T03_Bob/           - holds common jar files used by all experiments and common data files
    ecj.jar
    javacsv.jar
    yearssn-and-ice-cores-crete-1721-1983-multivariate-train1.dat
    yearssn-and-ice-cores-crete-1721-1983-multivariate-test1.dat
    Experiments/                    - holds the condor job submission files
        b_01_submitAllJobs.bat      - file to submit the condor job
        b_02_allJobs.sub            - file with condor paramters
        EXP_000001/                 - directory for experiment 1
            ssnAndIceCores.ALLparams
        EXP_000002/                 - directory for experiment 2
            ssnAndIceCores.ALLparams
        EXP_000003/                 - directory for experiment 3
            ssnAndIceCores.ALLparams
 
b_01_submitAllJobs.bat 
------------------------------------
condor_submit b_02_allJobs.sub
 
 
b_02_allJobs.sub
--------------------------
universe             = java
executable              = ..\..\ecj.jar
arguments               = ec.Evolve -file ssnAndIceCores.ALLparams
transfer_input_files    = ..\..\yearssn-and-ice-cores-crete-1721-1983-multivariate-train1.dat,..\..\yearssn-and-ice-cores-crete-1721-1983-multivariate-test1.dat,ssnAndIceCores.ALLparams
jar_files               = ..\..\ecj.jar,..\..\javacsv.jar
initialdir              = EXP_000001/
should_transfer_files   = YES
when_to_transfer_output = ON_EXIT
log                     = 00_condorNode.log
error                   = 00_condorNode.err
output                  = 00_condorNode.out
Queue
 
executable              = ..\..\ecj.jar
arguments               = ec.Evolve -file ssnAndIceCores.ALLparams
transfer_input_files    = ..\..\yearssn-and-ice-cores-crete-1721-1983-multivariate-train1.dat,..\..\yearssn-and-ice-cores-crete-1721-1983-multivariate-test1.dat,ssnAndIceCores.ALLparams
jar_files               = ..\..\ecj.jar,..\..\javacsv.jar
initialdir              = EXP_000002/
should_transfer_files   = YES
when_to_transfer_output = ON_EXIT
log                     = 00_condorNode.log
error                   = 00_condorNode.err
output                  = 00_condorNode.out
Queue
 
executable              = ..\..\ecj.jar
arguments               = ec.Evolve -file ssnAndIceCores.ALLparams
transfer_input_files    = ..\..\yearssn-and-ice-cores-crete-1721-1983-multivariate-train1.dat,..\..\yearssn-and-ice-cores-crete-1721-1983-multivariate-test1.dat,ssnAndIceCores.ALLparams
jar_files               = ..\..\ecj.jar,..\..\javacsv.jar
initialdir              = EXP_000003/
should_transfer_files   = YES
when_to_transfer_output = ON_EXIT
log                     = 00_condorNode.log
error                   = 00_condorNode.err
output                  = 00_condorNode.out
Queue
 
 
Note that the executable class (with main) is actually ec.Evolve BUT this class is in the ecj.jar file.

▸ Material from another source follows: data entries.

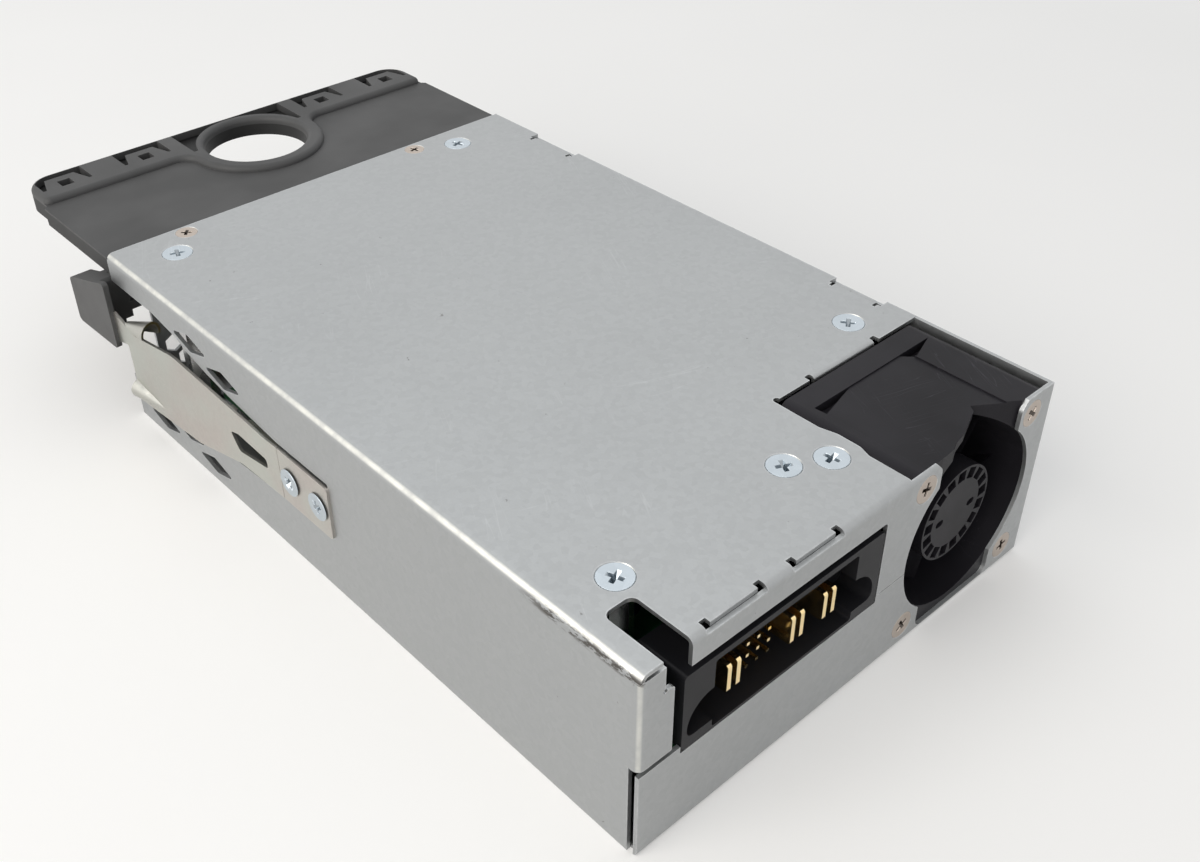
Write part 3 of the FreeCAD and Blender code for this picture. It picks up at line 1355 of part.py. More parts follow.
nodes = {
    "base_chassis": make_base_chassis,
    "top_cover": make_top_cover,
    "rear_panel": make_rear_panel,
    "cover_posts": make_cover_posts,
    "cover_screws": make_cover_screws,
    "handle": make_handle,
    "handle_screws": make_handle_screws,
    "latch_root": make_latch_root,
    "latch_arm": make_latch_arm,
    "latch_tab": make_latch_tab,
    "latch_nut_plate": make_latch_nut_plate,
    "latch_screws": make_latch_screws,
    "fan_frame": make_fan_frame,
    "fan_rotor": make_fan_rotor,
    "fan_magnet": make_fan_magnet,
    "fan_shaft": make_fan_shaft,
    "fan_bearings": make_fan_bearings,
    "fan_stator": make_fan_stator,
    "fan_coils": make_fan_coils,
    "fan_screws": make_fan_screws,
    "connector_housing": make_connector_housing,
    "power_blades": make_power_blades,
    "signal_pins": make_signal_pins,
    "connector_board": make_connector_board,
    "main_board": make_main_board,
    "insulating_sheet": make_insulating_sheet,
    "board_standoffs": make_board_standoffs,
    "board_screws": make_board_screws,
    "bus_bars": make_bus_bars,
    "bulk_capacitors": make_bulk_capacitors,
    "transformer_core": make_transformer_core,
    "transformer_winding": make_transformer_winding,
    "pfc_choke": make_pfc_choke,
    "emi_choke": make_emi_choke,
    "x_capacitor": make_x_capacitor,
    "output_capacitors": make_output_capacitors,
    "primary_heatsink": make_primary_heatsink,
    "output_heatsink": make_output_heatsink,
    "power_transistors": make_power_transistors,
    "ac_inlet": make_ac_inlet,
    "inlet_pins": make_inlet_pins,
    "status_led": make_status_led,
}

os.makedirs("parts", exist_ok=True)
for name, make in nodes.items():
    shape = make()
    shape.exportStep("parts/" + name + ".step")
    print(name, len(shape.Solids), round(shape.Volume, 1), shape.isValid())
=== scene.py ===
# %% [markdown]
# # A hot swap server power supply
# The folded steel case, the spring latch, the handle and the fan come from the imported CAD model, and
# nothing here moves or bends them. This lesson gives each of them the finish that the real piece has,
# adds the little that a CAD solid can't carry, and sets a plain studio round it. Loading the packed
# model first means that everything below can be placed from its measured boxes, not by eye.

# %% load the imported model
import math

import bpy
import numpy as np
from mathutils import Euler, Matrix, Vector


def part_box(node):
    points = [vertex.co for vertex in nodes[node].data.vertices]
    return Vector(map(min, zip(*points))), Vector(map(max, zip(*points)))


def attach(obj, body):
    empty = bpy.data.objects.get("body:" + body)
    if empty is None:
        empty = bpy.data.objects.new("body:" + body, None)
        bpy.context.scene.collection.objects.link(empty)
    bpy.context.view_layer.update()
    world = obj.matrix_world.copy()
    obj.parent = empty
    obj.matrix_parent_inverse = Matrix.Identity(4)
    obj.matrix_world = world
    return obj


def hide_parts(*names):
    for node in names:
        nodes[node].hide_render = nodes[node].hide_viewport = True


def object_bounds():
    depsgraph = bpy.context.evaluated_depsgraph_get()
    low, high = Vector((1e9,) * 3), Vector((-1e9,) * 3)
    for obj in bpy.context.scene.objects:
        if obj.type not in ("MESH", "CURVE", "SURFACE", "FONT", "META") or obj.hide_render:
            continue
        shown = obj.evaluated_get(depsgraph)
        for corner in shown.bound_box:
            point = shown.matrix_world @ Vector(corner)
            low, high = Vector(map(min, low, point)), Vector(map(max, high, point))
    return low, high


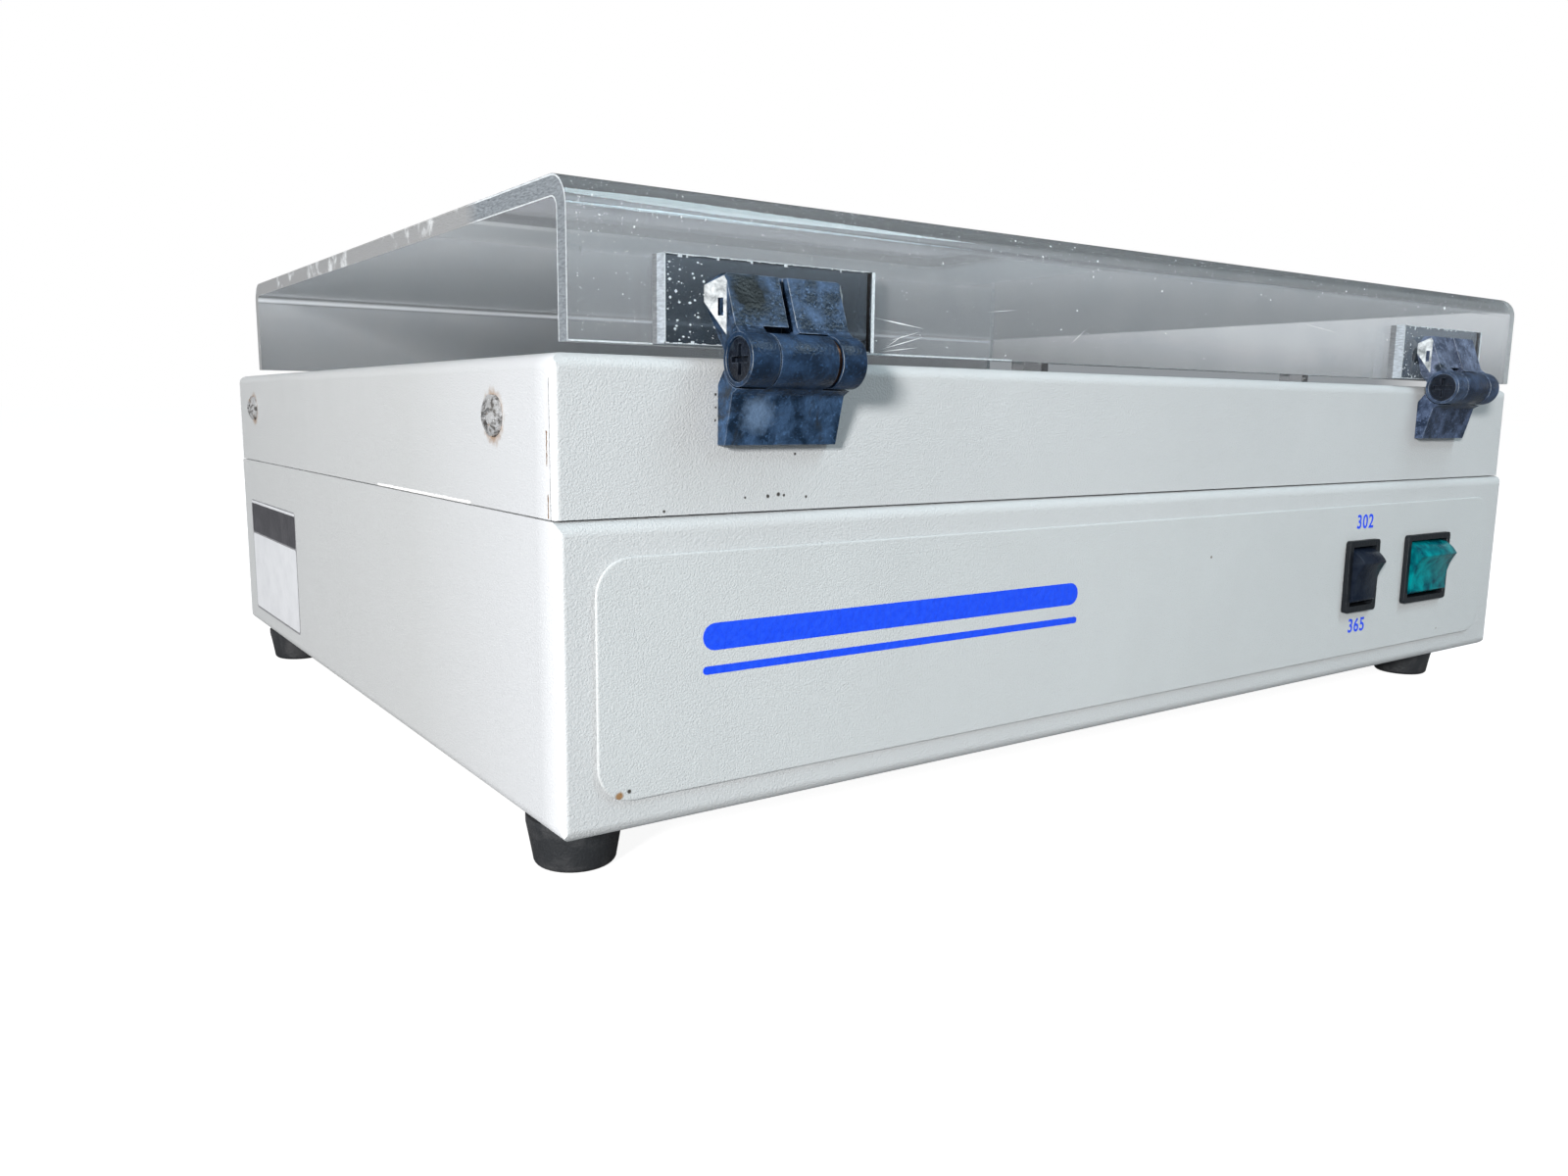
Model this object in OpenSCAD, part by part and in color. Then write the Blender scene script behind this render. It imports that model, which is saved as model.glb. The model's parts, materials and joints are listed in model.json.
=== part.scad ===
// Benchtop ultraviolet transilluminator with a hinged clear cover.
// Every sub-part is drawn in the bench frame of the housing: X runs along the front, Y runs to the
// rear and Z is up, with zero at the front left bottom corner of the steel. place() then moves it so
// that the origin is under the middle of the whole instrument, on the surface that it stands on.

/* [Housing] */
// Width of the steel housing
housing_w = 394; // [384:1:420]
// Depth of the upper shell, front to rear
housing_d = 305; // [300:1:330]
// Height of the lower shell without its feet
lower_h = 66.2; // [63:0.1:80]
// Height of the upper shell
upper_h = 33; // [32:1:40]
// Thickness of the folded steel sheet
sheet_t = 1.5; // [1.2:0.1:1.8]
// Outside radius of the long folds
fold_r = 3; // [2.5:0.1:4]
// How far the lower shell stands proud of the upper one at the front and the rear
shell_step = 1.5; // [1:0.1:1.8]
// Open seam between the two shells
seam_gap = 0.3; // [0.2:0.1:0.6]
// Width of the lips that are folded in along the top of the lower shell
lip_w = 12; // [8:1:14]
// Width of the slits at the corners of the upper shell
slit_w = 0.4; // [0.3:0.1:0.6]

/* [Feet] */
// Height of a rubber foot
foot_h = 11.5; // [10:0.5:16]
// Diameter of a foot where it meets the housing
foot_top_d = 21.5; // [20:0.5:24]
// Diameter of a foot at its base
foot_base_d = 18.5; // [16:0.5:19.5]
// Distance of the left feet from the left side of the housing
foot_inset_left = 11.5; // [11:0.5:26]
// Distance of the right feet from the right side of the housing
foot_inset_right = 25; // [12:0.5:28]
// Distance of the front feet from the front of the upper shell
foot_inset_front = 18; // [12:1:30]
// Distance of the rear feet from the rear of the upper shell
foot_inset_rear = 30; // [12:1:36]

/* [Front panel] */
// Width of the raised plate on the front
panel_w = 375.5; // [370:0.5:378]
// Height of the raised plate
panel_h = 51.6; // [48:0.1:54]
// Thickness of the raised plate
panel_t = 0.9; // [0.6:0.1:1.4]
// Distance of the plate from the left side of the housing
panel_x = 7.5; // [5:0.5:9]
// Distance of the plate from the bottom of the housing
panel_z = 7.2; // [6:0.1:8]
// Corner radius of the plate
panel_r = 8; // [4:0.5:10]

/* [Switches] */
// Outside height of both switch bezels
bezel_h = 24.5; // [24:0.1:25.5]
// Outside width of the power switch bezel
power_bezel_w = 29.5; // [28:0.5:31]
// Outside width of the wavelength switch bezel
select_bezel_w = 18.8; // [18:0.2:21]
// How far the bezels stand out from the plate
bezel_t = 1.8; // [1.5:0.1:2.4]
// Middle of the power switch, from the left side of the housing
power_x = 337.6; // [336:0.2:344]
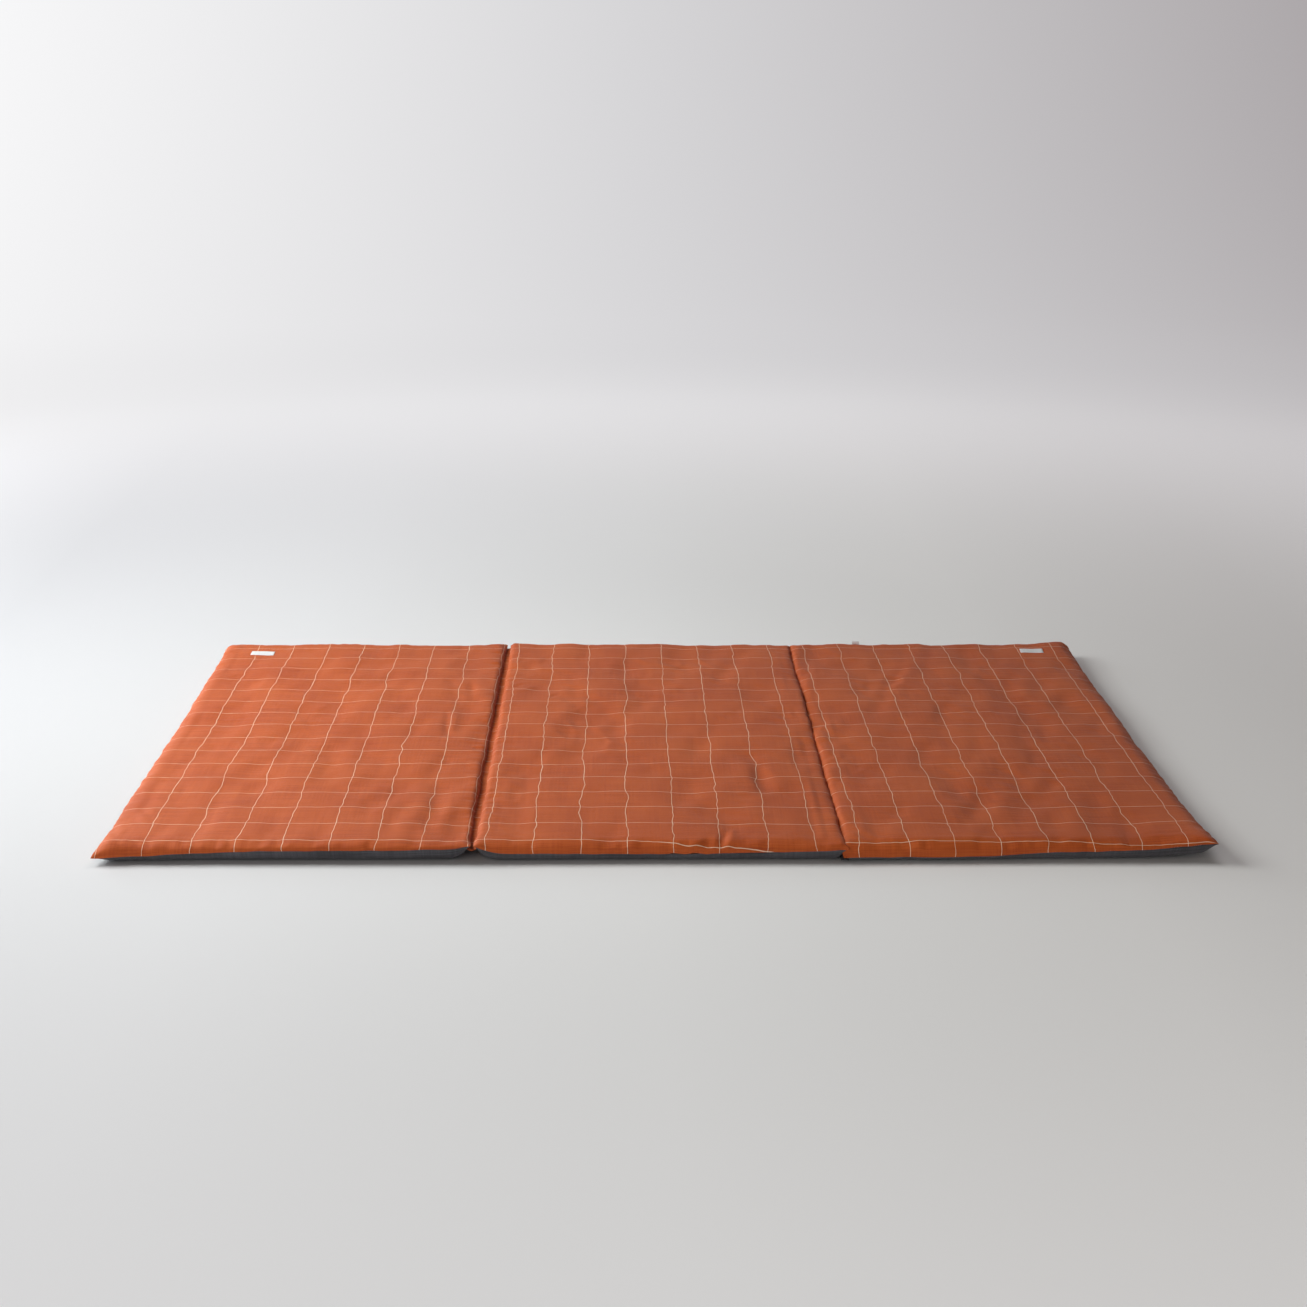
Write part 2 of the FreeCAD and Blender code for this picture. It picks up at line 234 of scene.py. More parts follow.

I tried using ec.Evolve in this and other java submissions (that work) but found that Condor can't
deal with the class when it's in a jar file ... it looks for the class file and can't find it to 'transfer' (even
though the example in the manual with a jar file that contains the clasees suggests that you
should put the executable class in thie executable statement). So I found that it was necessary to
specify the jar file in the executable. So given this starting point I try to submit the job ...
 
D:\ecj\Condor\T03_Bob\Experiments>condor_submit b_02_allJobs.sub
Submitting job(s).
ERROR: failed to transfer executable file ..\..\ecj.jar
D:\ecj\Condor\T03_Bob\Experiments>
 
Since we set the inital directory to EXP_000001, etc. we expected that it would find the jar files
in ../../ relative to the initial directoy as it does for the files to be transferred. but it cannot find the jar file.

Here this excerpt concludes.